Der deutsche Journalismus ist ein Trauerfall, denn er ist offenbar schon vor langer Zeit verstorben und fängt langsam an komisch zu riechen. Spiegel Online? Stern? Focus? Welt? Wo waren die empörten Schlagzeilen? Selbst bei der SZ, die immerhin ab und an im Vorfeld berichtete, gab es nichts zu lesen. Man muss schon zur guten, alten Tante "Zeit" gehen (1, 2) zur Wochenzeitschrift "Freitag" (1, 2) oder zum Cicero surfen, um feststellen zu können, dass es auch Zeitungen gibt, die sich schon lange mit dem Thema beschäftigen und eine klare Position einehmen. Und so viel Rückgrat wie der hier schon mal zitierte Donaukurier findet man auch nur einmal. Es ist kaum auszuhalten, mit welcher Ignoranz, Blindheit und Dummheit große Teile des deutschen Journalismus beschlagen scheinen. Dabei gab es selbst in den beiden Branchenblättchen "Journalist" und "Medium" Hinweise auf das Thema.

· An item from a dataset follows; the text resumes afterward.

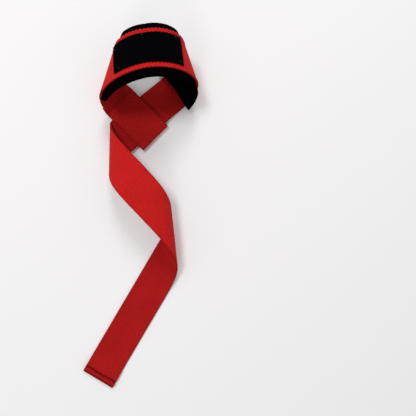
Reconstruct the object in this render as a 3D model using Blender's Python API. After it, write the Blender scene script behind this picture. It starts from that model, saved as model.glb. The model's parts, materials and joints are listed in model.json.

Der Journalismus als Kontrollinstanz hat mal wieder völlig versagt. Beim G-8 Gipfel leuchtete wenigstens noch für einen Moment so etwas wie "kritischer Journalismus" auf, als man die teilweise rechtswidrigen Methoden der Sicherheitsbehörden aufs Korn nahm. Vier Monate später ist das alles schon wieder vergessen und wenn der "Spiegel" abgehört wird, dann machen sich die Journalisten darüber lustig, dass die Abhörer das Wort "mysteriös" falsch schreiben. Augstein rotiert in seinem Grab. Wer glaubt, der deutsche Journalismus würde dafür sorgen, dass die Exekutive nicht komplett hohl dreht, macht einen schweren Fehler. Nicht die Journalisten, die Judikative, insbesondere vertreten durch Anwälte, wehren sich vehement gegen den Abbau der Bürgerrechte durch den Staat. Derweil liegt der Journalismus vollgefressen von den vielen Häppchen bei den "Hintergrundgesprächen" herum und zuckt nicht mal mehr mit den Schultern.

Der Widerstand gegen die Vorratsdatenspeicherung speist sich zum großen Teil nur aus dem Netz und den dort arbeitenden Journalisten und Experten. Die alten Medien spielen weiter die blökende Schafsherde, die es für wichtiger finden sich um die Auflage zu kümmern. So titel der Spiegel die Woche mit dem Fall "Marco" in der Türkei, der "Stern" startet die große "Die 68er" Serie und beim Focus gab es was zum Thema "Erben". Und das, während in Berlin Teile der Demokratie zu Grabe getragen wurden. Aber vermutlich warten die Journalisten und Chefredakteure auch darauf, dass das Bundesverfassungsgericht es schon richten wird. Das hat aber alles nichts mehr dem Wort "Journalismus" zu tun.